What does the 'static' do in this file, sample.groovy?

static class froob {
}

The groovy code compiles fine with 'static' or without it.

+1  A: 

Are you referring to the static class or the static method "main" within the static class?

The keyword "static" means that allocation starts when the program begins and ends when the program ends. In other words, there's no way to programmatically create an instance of class "froob," but rather an instance is automatically create when the program beings and will exist until your program ends.

In the context of your small sample program, it is effectively meaningless. Only the "main" class needs to be static, as it needs to "exist" prior to any code within the program having been executed.

James
Humm. This appears to work/execute from the Groovy Console static class froob { static void main(String[]f){ println "huh" println new froob().class.name } }
Bob Herrmann
Bah! stupid comment formatting<pre>static class froob { static void main(String[]f){ println "huh" println new froob().class.name }}</pre>
Bob Herrmann
+1  A: 

There is absolutely no difference. The static in this situation is ignored.

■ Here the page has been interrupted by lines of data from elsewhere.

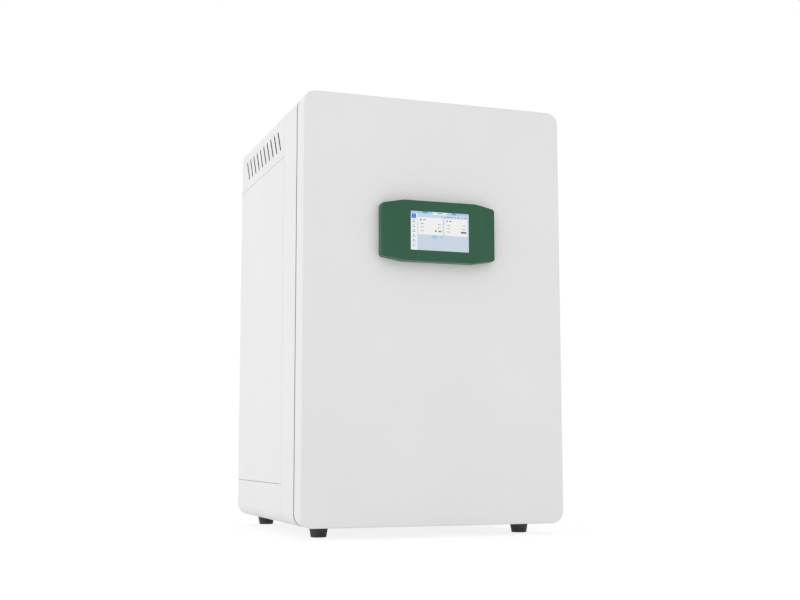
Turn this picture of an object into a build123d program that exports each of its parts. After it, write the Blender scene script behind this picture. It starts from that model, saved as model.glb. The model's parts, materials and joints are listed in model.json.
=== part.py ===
from build123d import *
from math import cos, radians, tan
import os

# Carbon dioxide incubator: an insulated outer door, an inner glass door and a steel chamber.
# Millimetres. X runs to the right, Y from the door to the back, Z up. The origin lies on the floor,
# under the middle of the overall box. The cabinet is sized from the chamber outwards.

os.makedirs("parts", exist_ok=True)

# General clearances
fit = 0.3
running = 0.05
sheet = 1.5

# Chamber
chamber_width = 430.0
chamber_height = 620.0
chamber_depth = 445.5
cove_radius = 22.0
liner_sheet = 1.2
heater_gap = 2.0

# Insulation and the air gap round it
side_insulation = 46.3
floor_insulation = 70.3
ceiling_insulation = 46.8
rear_insulation = 41.8
side_gap = 14.0

# Cabinet
frame_thickness = 12.0
base_plate_thickness = 3.0
deck_sheet = 1.5
bay_height = 114.0
corner_radius = 25.0
roll_radius = 3.0
roll_lip = 1.0
front_casing_depth = 105.0
hood_height = 103.0
base_height = 81.0
panel_gap = 0.8
lip_length = 12.0

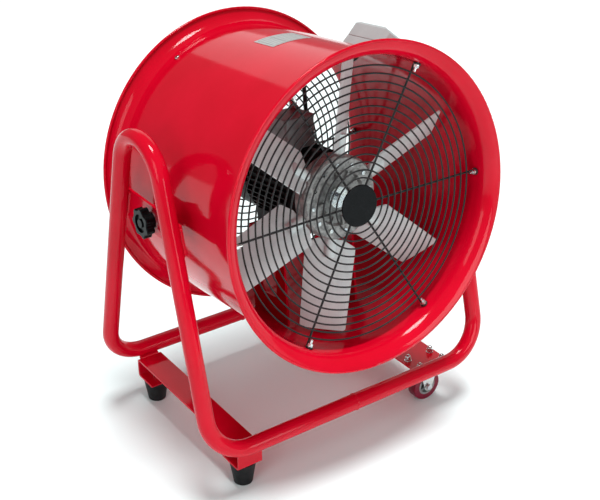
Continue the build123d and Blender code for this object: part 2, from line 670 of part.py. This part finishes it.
def motor_cable():
    points = [Vector(p) for p in cable_points()]
    radii = []
    for before, at, after in zip(points, points[1:], points[2:]):
        turn = math.radians((at - before).get_angle(after - at))
        short = min((at - before).length, (after - at).length)
        radii.append(0.45 * short / math.tan(turn / 2))
    print("cable radii", [round(r) for r in radii])
    path = FilletPolyline(*points, radius=radii)
    cable = sweep(Plane(origin=path @ 0, z_dir=path % 0) * Circle(CABLE_R), path=path)
    print("cable length", round(path.length), "volume ratio",
          round(cable.volume / (math.pi * CABLE_R ** 2 * path.length), 3))
    return cable


def build_motor():
    keep("motor_frame", motor_frame(), drum=True)
    core, ends = stator()
    keep("stator_core", core, drum=True)
    keep("stator_windings", *ends, drum=True)
    keep("end_shield_drive", end_shield(MOTOR_FRONT, -1), drum=True)
    keep("end_shield_rear", end_shield(MOTOR_BACK, 1), drum=True)
    keep("motor_bearings", bearing(MOTOR_FRONT, -1), bearing(MOTOR_BACK, 1), drum=True)
    keep("fan_cowl", fan_cowl(), drum=True)
    keep("motor_bracket", motor_bracket(), drum=True)
    keep("motor_bolts", *motor_bolts(), drum=True)
    box, lid = terminal_box()
    keep("terminal_box", box, drum=True)
    keep("terminal_box_lid", lid, drum=True)
    keep("motor_gland", motor_gland(), drum=True)
    keep("motor_cable", motor_cable(), drum=True)


# ---- rotor --------------------------------------------------------------------------------
HUB_FRONT, HUB_REAR = BLADE_MID_Y - 20.0, BLADE_MID_Y + 20.0


def blade():
    """Flat pitched blade with its round root shank, drawn pointing along +X."""
    root_half, tip_half = 52.0, 48.0
    tip_x = math.sqrt(BLADE_TIP_R ** 2 - (tip_half * math.cos(math.radians(BLADE_PITCH))) ** 2)
    edges = [
        Line((BLADE_ROOT_R + 14, -root_half), (tip_x, -tip_half)),
        ThreePointArc((tip_x, -tip_half), (BLADE_TIP_R - 0.8, 0), (tip_x, tip_half)),
        Line((tip_x, tip_half), (BLADE_ROOT_R + 14, root_half)),
        Line((BLADE_ROOT_R + 14, root_half), (BLADE_ROOT_R, root_half - 26)),
        Line((BLADE_ROOT_R, root_half - 26), (BLADE_ROOT_R, -root_half + 26)),
        Line((BLADE_ROOT_R, -root_half + 26), (BLADE_ROOT_R + 14, -root_half)),
    ]
    plate = extrude(make_face(edges), BLADE_T / 2, both=True)
    plate = fillet(plate.edges().filter_by(Axis.Z), 7)
    whole = plate + cyl(SHANK_R, (56, 0, 0), (128, 0, 0))
    # The chord lies along local Y before pitching; its leading edge turns towards the outlet.
    return Pos(0, BLADE_MID_Y, 0) * (Rot(90 + BLADE_PITCH, 0, 0) * whole)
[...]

To test, I created a groovy class and piped the output of "javap -verbose StaticTest" to a file. Then put "static" before the class def and piped that to a 2nd file. I then diffed the two files. The only differences were those unique ids that are associated with the long class ID that gets generated new for every class.

Ted Naleid
A: 

In Java, only an inner class can be static. Prior to Groovy 1.7 inner classes are prohibited, and declaring a top-level class static has no effect.

In Groovy 1.7+ I expect static inner classes to have the same semantics as they do in Java. Declaring a top-level class will likely have no effect (or be prohibited by the compiler).